**Provided data**:

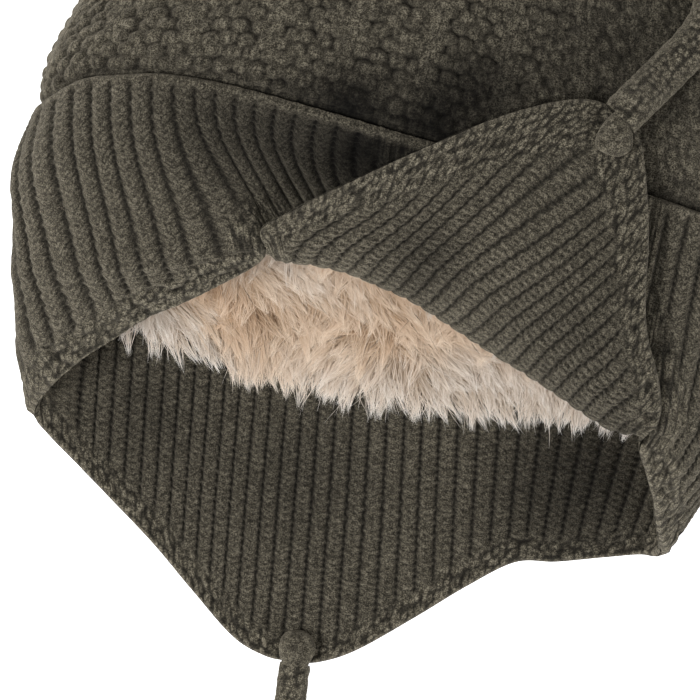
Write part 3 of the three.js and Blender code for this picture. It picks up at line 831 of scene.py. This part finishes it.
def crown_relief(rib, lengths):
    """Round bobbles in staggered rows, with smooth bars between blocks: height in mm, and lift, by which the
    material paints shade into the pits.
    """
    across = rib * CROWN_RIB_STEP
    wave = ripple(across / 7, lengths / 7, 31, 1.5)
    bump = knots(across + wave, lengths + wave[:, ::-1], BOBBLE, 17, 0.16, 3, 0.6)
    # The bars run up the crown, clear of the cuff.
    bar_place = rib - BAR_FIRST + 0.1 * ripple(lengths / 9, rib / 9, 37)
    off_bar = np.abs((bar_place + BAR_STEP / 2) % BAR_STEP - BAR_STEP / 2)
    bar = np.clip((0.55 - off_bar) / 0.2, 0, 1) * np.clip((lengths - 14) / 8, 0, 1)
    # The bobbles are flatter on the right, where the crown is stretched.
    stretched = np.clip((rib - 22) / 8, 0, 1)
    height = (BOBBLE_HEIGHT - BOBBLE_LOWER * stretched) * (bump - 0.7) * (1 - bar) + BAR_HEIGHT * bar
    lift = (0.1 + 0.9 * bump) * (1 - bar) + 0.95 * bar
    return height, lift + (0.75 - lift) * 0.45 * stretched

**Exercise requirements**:
Exactly reproduce every line of the data above.

**Full solution**:
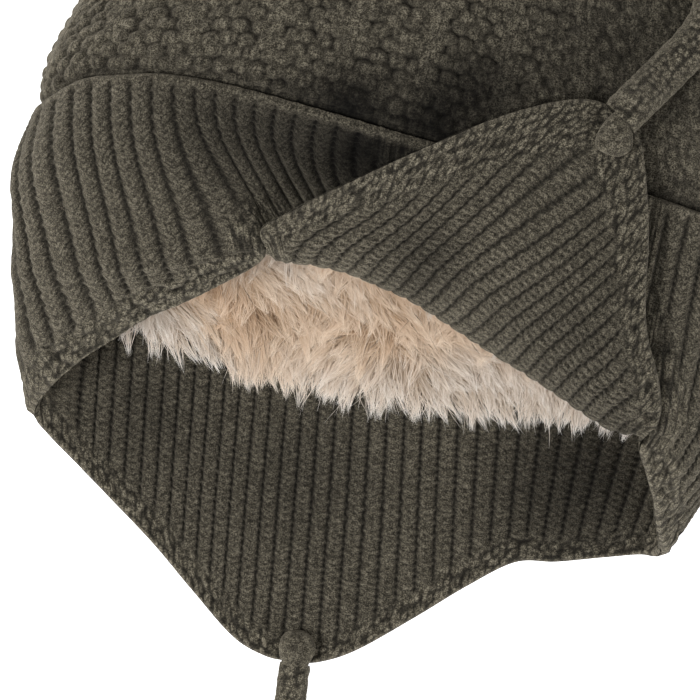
Write part 3 of the three.js and Blender code for this picture. It picks up at line 831 of scene.py. This part finishes it.
def crown_relief(rib, lengths):
    """Round bobbles in staggered rows, with smooth bars between blocks: height in mm, and lift, by which the
    material paints shade into the pits.
    """
    across = rib * CROWN_RIB_STEP
    wave = ripple(across / 7, lengths / 7, 31, 1.5)
    bump = knots(across + wave, lengths + wave[:, ::-1], BOBBLE, 17, 0.16, 3, 0.6)
    # The bars run up the crown, clear of the cuff.
    bar_place = rib - BAR_FIRST + 0.1 * ripple(lengths / 9, rib / 9, 37)
    off_bar = np.abs((bar_place + BAR_STEP / 2) % BAR_STEP - BAR_STEP / 2)
    bar = np.clip((0.55 - off_bar) / 0.2, 0, 1) * np.clip((lengths - 14) / 8, 0, 1)
    # The bobbles are flatter on the right, where the crown is stretched.
    stretched = np.clip((rib - 22) / 8, 0, 1)
    height = (BOBBLE_HEIGHT - BOBBLE_LOWER * stretched) * (bump - 0.7) * (1 - bar) + BAR_HEIGHT * bar
    lift = (0.1 + 0.9 * bump) * (1 - bar) + 0.95 * bar
    return height, lift + (0.75 - lift) * 0.45 * stretched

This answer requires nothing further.